Its founder, Shepherd Mafundikwa, who returned from the United States in early 2020 to start the business, says that they were set on their goals to produce a world class cigar, consolidate their women empowerment model, and for their product to reach all corners of the globe.
Talking of the progress the company has made since they rolled their first cigar in March 2020, he says they were close to producing 1,500 cigars daily and their target was 10% local sales and 90% exports. They have sent some of their stock and samples to Romania, Kenya, South Africa, Namibia, Zambia, Malawi, USA, the United Kingdom, Germany, the United Arab Emirates and the Democratic Republic of Congo.
Mafundikwa says that their first year has been a rollercoaster and that they have focused much of their attention on training. We have successfully managed the skills transferred, we feel proud that our cigars have been accepted at home and abroad.
Mafundikwa does not smoke but got the idea to start the investment after he had a discussion with a friend, While in the United States in 2019. Returning to Zimbabwe months later, he set about turning the discussion into practice. He chose Harare, the capital of Africa’s biggest tobacco growing nation, to set up the project.
The city is also ideal as it sits at the centre of four leaf growing regions. Three auctions and dozens of contract floors where hundreds of thousands of growers yearly sell their crop are situated in the city.
Before building the factory, he travelled to the Dominican Republic and Cuba, not only to learn more about cigar rolling but also to recruit skilled rollers. He returned with several rollers, among them Elias Lopez from the Dominican Republic. Although some soon flew back home, Lopez, a veteran of more than 30 years remained and is head of training. The training targeted women, who Mafundikwa says are good with their hands.
Eight were recruited at first and have recently been joined by two men. Cigar-smoking Lopez has worked in the home country of Panama, Costa Rica, and Nicaragua for Davidoff as well as Arturo Fuente. Most Oa Tunya’s operations have, however, suffered the ravages of Covid-19, with their supply chain and sales adversely affected because of the global restrictions.
We are hoping the covid situation will stabilise, Mafundikwa says, and this will allow us to access more markets. We are going to be aggressively marketing our cigars on the continent. He knows that cigars made in the Americas rule the market in terms of quality, quantity and brand strength. Most Oa Tunya, he insists, will leverage Zimbabwe’s position as Africa’s top leaf producer and among the top six globally.
Zimbabwe is renowned for its high-quality tobacco and we are confident that our cigars can compete with any other cigars in the world. Ninety five percent of the burley tobacco his company rolls is grown locally, 100 percent of the wrapper it uses is imported.

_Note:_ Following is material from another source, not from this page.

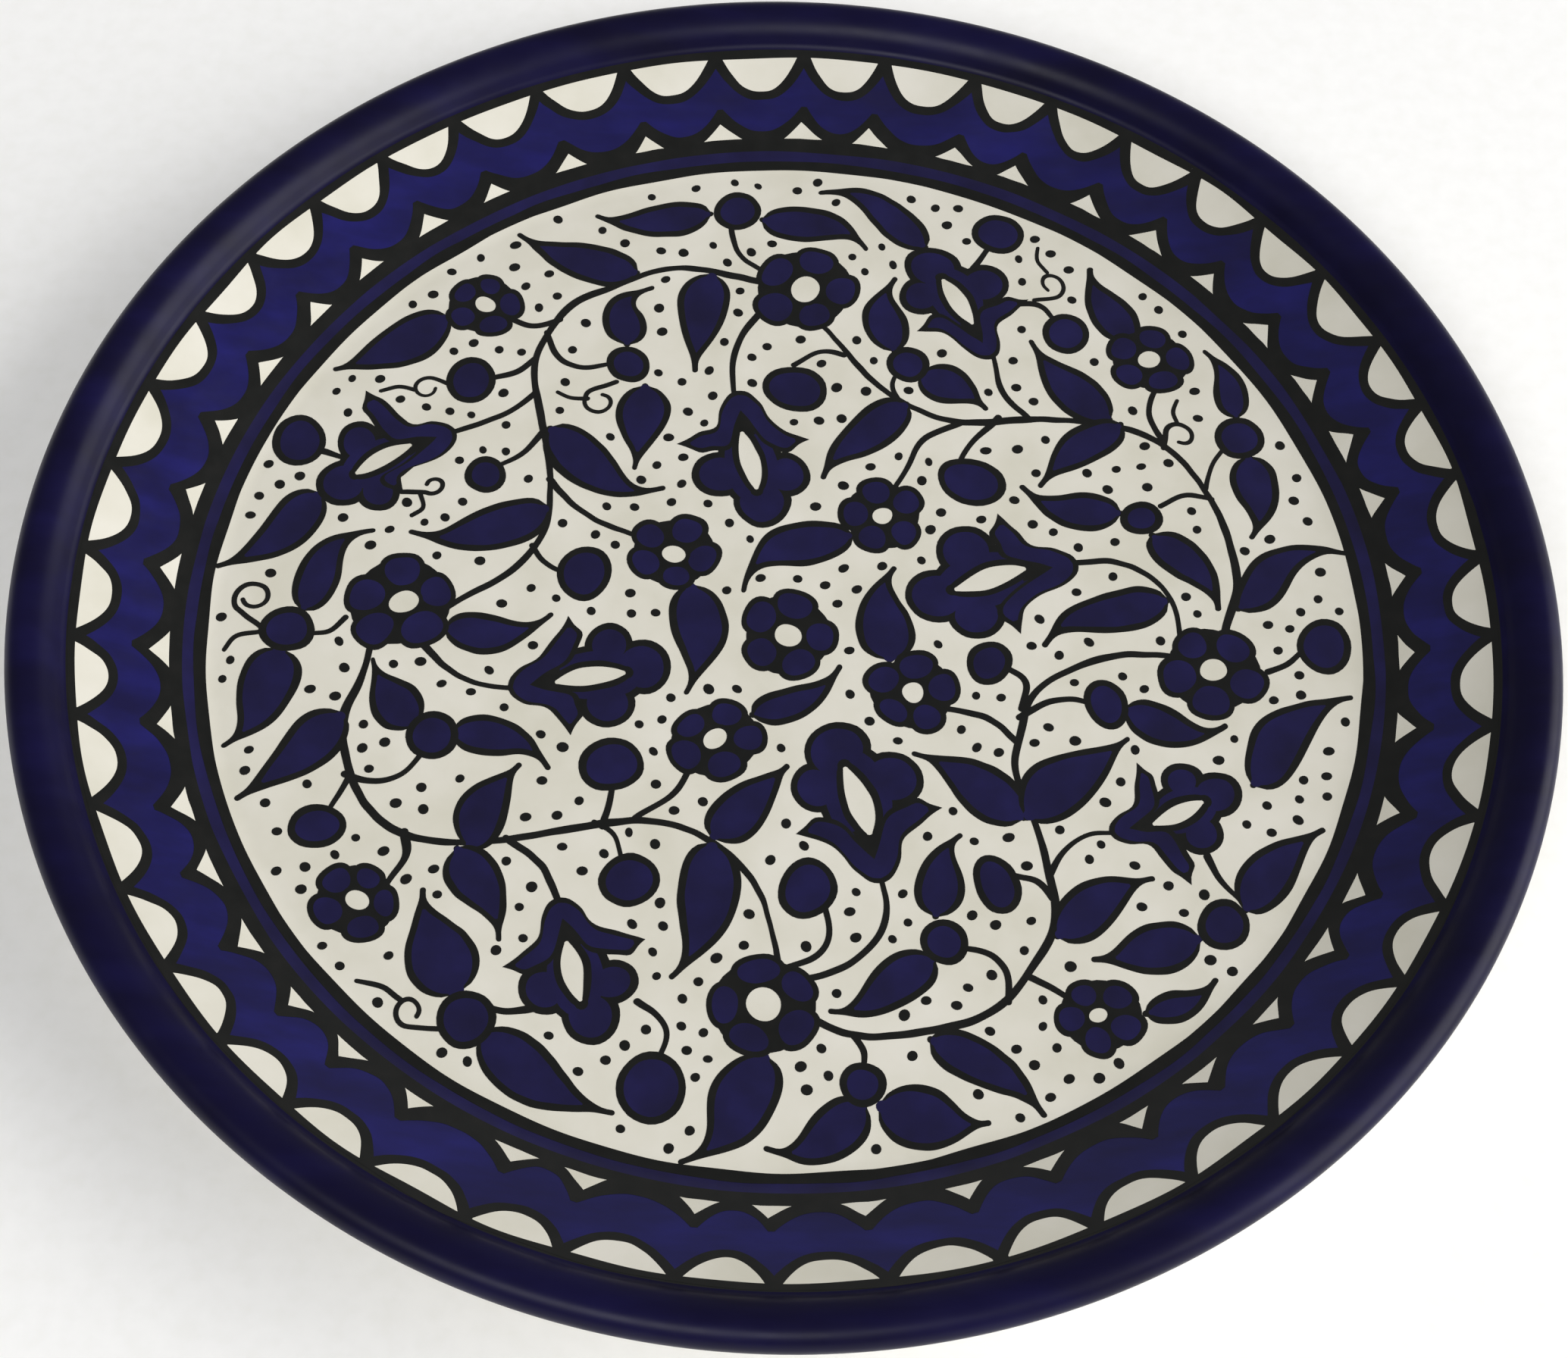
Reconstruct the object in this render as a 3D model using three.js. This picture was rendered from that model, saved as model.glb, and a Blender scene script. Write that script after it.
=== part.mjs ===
// A hand painted ceramic plate: a turned earthenware body with a foot ring and a rolled lip,
// and the glaze coats and painted bands that lie on it, each as a closed ring or disc of its own.
// Millimetres, +Z up. The origin is the middle of the foot ring's resting face.
import * as THREE from 'three';

// Driving dimensions
const PLATE_RADIUS = 135;
const WELL_FLOOR_HEIGHT = 10;
const FLOOR_THICKNESS = 5.6;
const WALL_SLOPE = THREE.MathUtils.degToRad(23);
const COAT_THICKNESS = 0.45;

// The dish: a flat floor, a cove and a straight sloping wall
const COVE_START_RADIUS = 100;
const COVE_BEND = 16;

// The painted bands, each ending at the radius where the next begins
const CREAM_RADIUS = 102.4;
const INNER_LINE_RADIUS = 104.2;
const RING_RADIUS = 106.2;
const OUTER_LINE_RADIUS = 108.4;
const ARCH_BASE_RADIUS = 123.4;
const BORDER_LINE_RADIUS = 124.9;

// The rolled lip: a small hollow above the border line, an inner face, a crest and a round edge
const LIP_HOLLOW_BEND = 2.2;
const LIP_INNER_SLOPE = THREE.MathUtils.degToRad(58);
const LIP_INNER_LENGTH = 1.0;
const LIP_EDGE_BEND = 3.4;

// The foot ring and the underside
const FOOT_OUTER_RADIUS = 88;
const FOOT_INNER_RADIUS = 80;
const FOOT_ROOT_BEND = 2;
const FOOT_EDGE_BEND = 0.8;
const GLAZE_LINE_HEIGHT = 1.2;
const BACK_COVE_BEND = COVE_BEND + FLOOR_THICKNESS;

// How finely the plate is divided round its axis, and each round stretch of its outline
const SEGMENTS_AROUND = 48;
const FILLET_STEPS = 3;
const CREST_STEPS = 4;
const EDGE_STEPS = 5;
const FOOT_EDGE_STEPS = 2;

const RIGHT_ANGLE = Math.PI / 2;

// A point of the outer skin: its radius and height, and the direction that points out of the plate,
// measured from straight outward (0) through straight up (a right angle).
function skinPoint(radius, height, outward) {
  return { radius, height, outward };
}

function evenSteps(from, to, steps) {
  return Array.from({ length: steps + 1 }, (_, step) => from + (to - from) * step / steps);
}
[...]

However, the company has teamed up with the Tobacco Research Board to experiment on growing different wrapper varieties in a bid to produce a 100% local cigar in the not too distant future. Mafundikwa says that even before the completion of the experimental production of the wrapper, he believes Zimbabwe has the proper conditions which just need to be managed.
Zimbabwe grew 200 million kilograms of tobacco in 2020, 95% being Virginia flue cured leaf, the remainder being Oriental and burley grown in Burma Valley in eastern Zimbabwe. TRB general manager tells that Burma Valley is good for the cultivation of thin, soft, elastic and supple wrappers that are on demand worldwide. TRB started researching suitable cigar wrapper varieties in the 2017/18 season and expects to register the first batch of cigar wrapper tobacco hybrid in 2023.
The current research efforts are focused on agronomic research and the development of new varieties with improved yields, enhanced foliar-disease resistance as well as excellent cigar wrapper cured leaf and smoking quality.
Research into cigar wrapper varieties is ongoing, but the main thrust on varietal development is centred on developing and releasing varieties that produce a blemish free leaf, good curing and fermentation and acceptable smoking attributes.
The new hybrids were developed/bred to incorporate multi resistance to foliar diseases, producing the much sought after, blemish free cured leaf. Additionally, the cured leaves of these new hybrids have excellent smoking quality and can therefore also be used as fillers in cigars, giving them a dual purpose.
The findings are pleasing. Up to four promising cigar wrapper varieties are producing good leaf yields, good cured quality as well as acceptable smoking quality. Our findings also note that with improved/prolonged fermentation and raging of the leaf, the smoking quality also improves. Zimbabwe has the potential to produce quality cigar wrappers that have acceptable smoking attributes. Above all, the nutty-spicy sweetness of the tobacco makes it perfect.